## Start

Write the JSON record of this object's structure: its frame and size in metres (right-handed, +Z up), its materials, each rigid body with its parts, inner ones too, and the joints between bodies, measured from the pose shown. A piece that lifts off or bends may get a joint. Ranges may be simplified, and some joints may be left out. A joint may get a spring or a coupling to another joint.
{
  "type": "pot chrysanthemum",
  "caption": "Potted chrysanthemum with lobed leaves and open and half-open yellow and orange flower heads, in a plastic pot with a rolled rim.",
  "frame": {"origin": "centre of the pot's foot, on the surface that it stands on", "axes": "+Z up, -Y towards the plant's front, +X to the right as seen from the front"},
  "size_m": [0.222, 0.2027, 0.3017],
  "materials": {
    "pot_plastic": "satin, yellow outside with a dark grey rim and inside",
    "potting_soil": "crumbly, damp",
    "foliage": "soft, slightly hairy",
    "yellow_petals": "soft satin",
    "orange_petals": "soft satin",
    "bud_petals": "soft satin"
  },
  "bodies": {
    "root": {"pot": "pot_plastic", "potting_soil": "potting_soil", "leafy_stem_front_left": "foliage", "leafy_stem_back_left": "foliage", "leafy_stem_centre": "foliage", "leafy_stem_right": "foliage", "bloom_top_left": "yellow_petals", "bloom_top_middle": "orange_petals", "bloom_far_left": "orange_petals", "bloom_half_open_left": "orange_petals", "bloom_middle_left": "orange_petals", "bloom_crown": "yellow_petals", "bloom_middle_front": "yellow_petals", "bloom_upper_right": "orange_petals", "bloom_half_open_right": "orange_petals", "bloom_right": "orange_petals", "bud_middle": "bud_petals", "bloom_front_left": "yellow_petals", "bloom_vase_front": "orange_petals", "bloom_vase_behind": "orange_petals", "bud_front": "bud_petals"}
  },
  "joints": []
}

## End
## Start

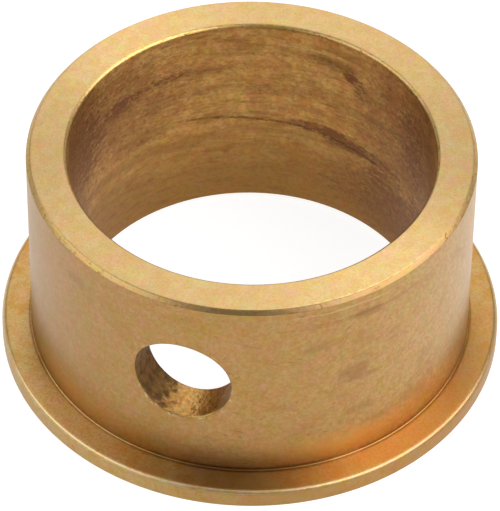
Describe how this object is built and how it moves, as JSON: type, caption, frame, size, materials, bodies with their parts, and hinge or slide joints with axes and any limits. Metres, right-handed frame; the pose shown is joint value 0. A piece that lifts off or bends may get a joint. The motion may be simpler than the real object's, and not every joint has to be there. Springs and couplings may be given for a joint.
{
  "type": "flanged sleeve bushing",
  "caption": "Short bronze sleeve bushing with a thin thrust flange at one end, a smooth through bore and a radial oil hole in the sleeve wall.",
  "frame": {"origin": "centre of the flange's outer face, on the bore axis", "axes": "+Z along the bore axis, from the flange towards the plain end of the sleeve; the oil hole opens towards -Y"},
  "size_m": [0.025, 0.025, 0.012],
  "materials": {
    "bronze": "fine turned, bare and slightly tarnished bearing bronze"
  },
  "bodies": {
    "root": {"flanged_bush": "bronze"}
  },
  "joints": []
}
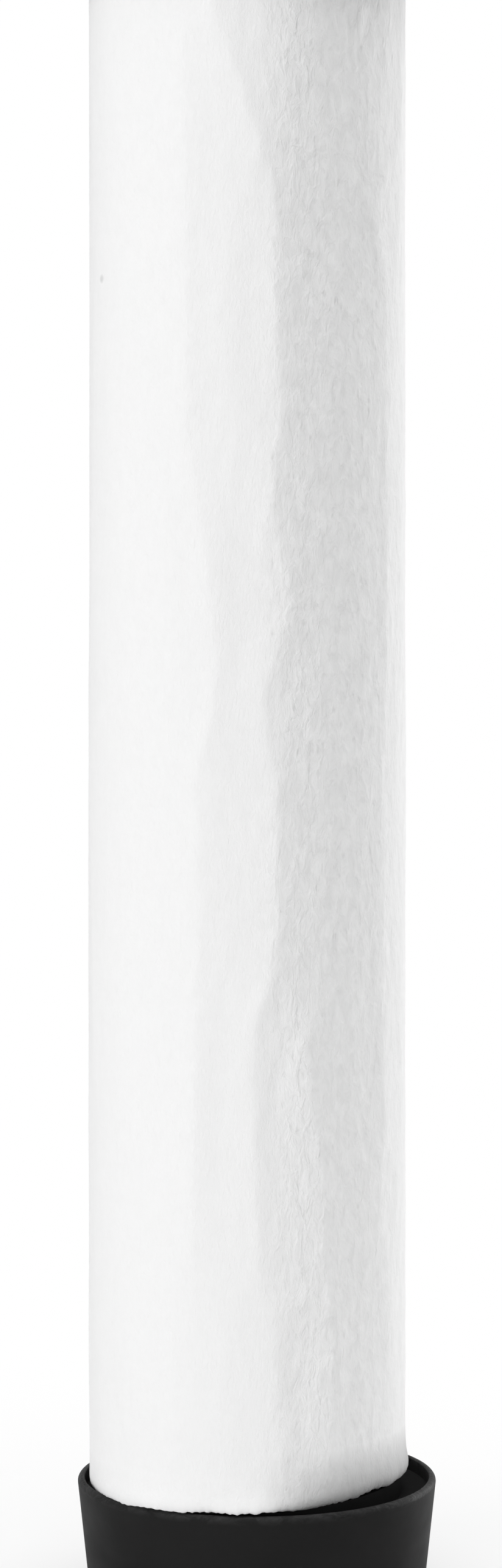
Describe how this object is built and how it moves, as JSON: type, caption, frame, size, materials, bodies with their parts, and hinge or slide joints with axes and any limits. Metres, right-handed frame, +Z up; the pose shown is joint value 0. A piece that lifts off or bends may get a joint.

## End

## EXERCISE:
Both the line with "Metres, right-handed frame;" and the line with "right-handed frame, +Z" belong in the extract, along with every line between them; set down those lines exactly and only.

## REPLY TO THE EXERCISE:
Describe how this object is built and how it moves, as JSON: type, caption, frame, size, materials, bodies with their parts, and hinge or slide joints with axes and any limits. Metres, right-handed frame; the pose shown is joint value 0. A piece that lifts off or bends may get a joint. The motion may be simpler than the real object's, and not every joint has to be there. Springs and couplings may be given for a joint.
{
  "type": "flanged sleeve bushing",
  "caption": "Short bronze sleeve bushing with a thin thrust flange at one end, a smooth through bore and a radial oil hole in the sleeve wall.",
  "frame": {"origin": "centre of the flange's outer face, on the bore axis", "axes": "+Z along the bore axis, from the flange towards the plain end of the sleeve; the oil hole opens towards -Y"},
  "size_m": [0.025, 0.025, 0.012],
  "materials": {
    "bronze": "fine turned, bare and slightly tarnished bearing bronze"
  },
  "bodies": {
    "root": {"flanged_bush": "bronze"}
  },
  "joints": []
}
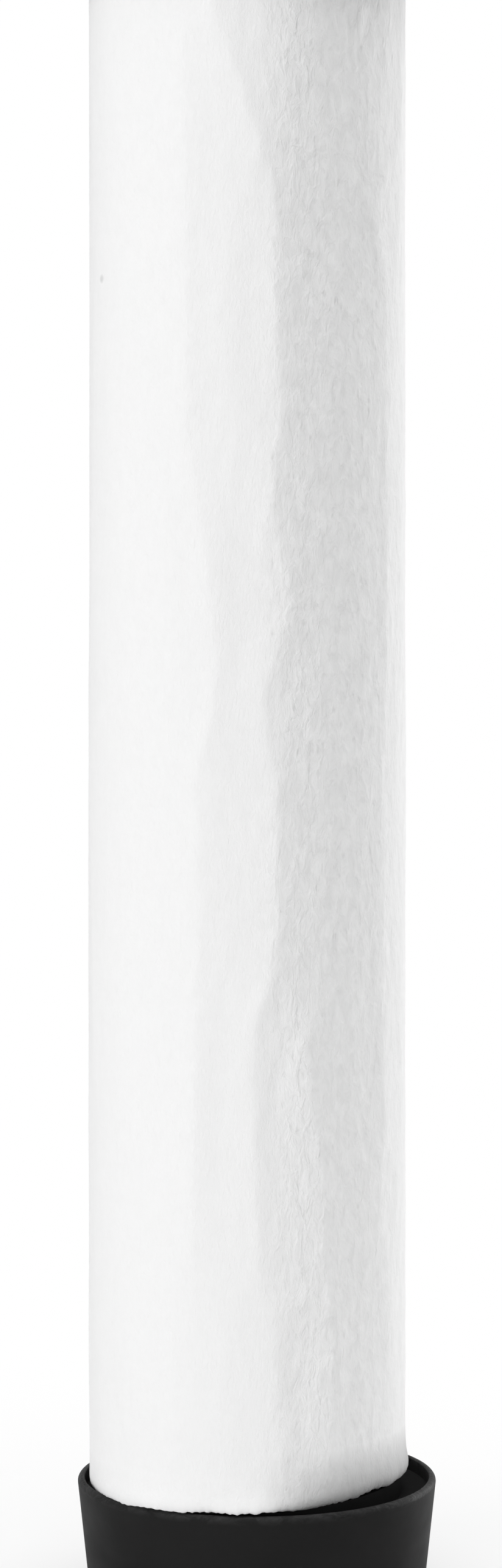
Describe how this object is built and how it moves, as JSON: type, caption, frame, size, materials, bodies with their parts, and hinge or slide joints with axes and any limits. Metres, right-handed frame, +Z up; the pose shown is joint value 0. A piece that lifts off or bends may get a joint.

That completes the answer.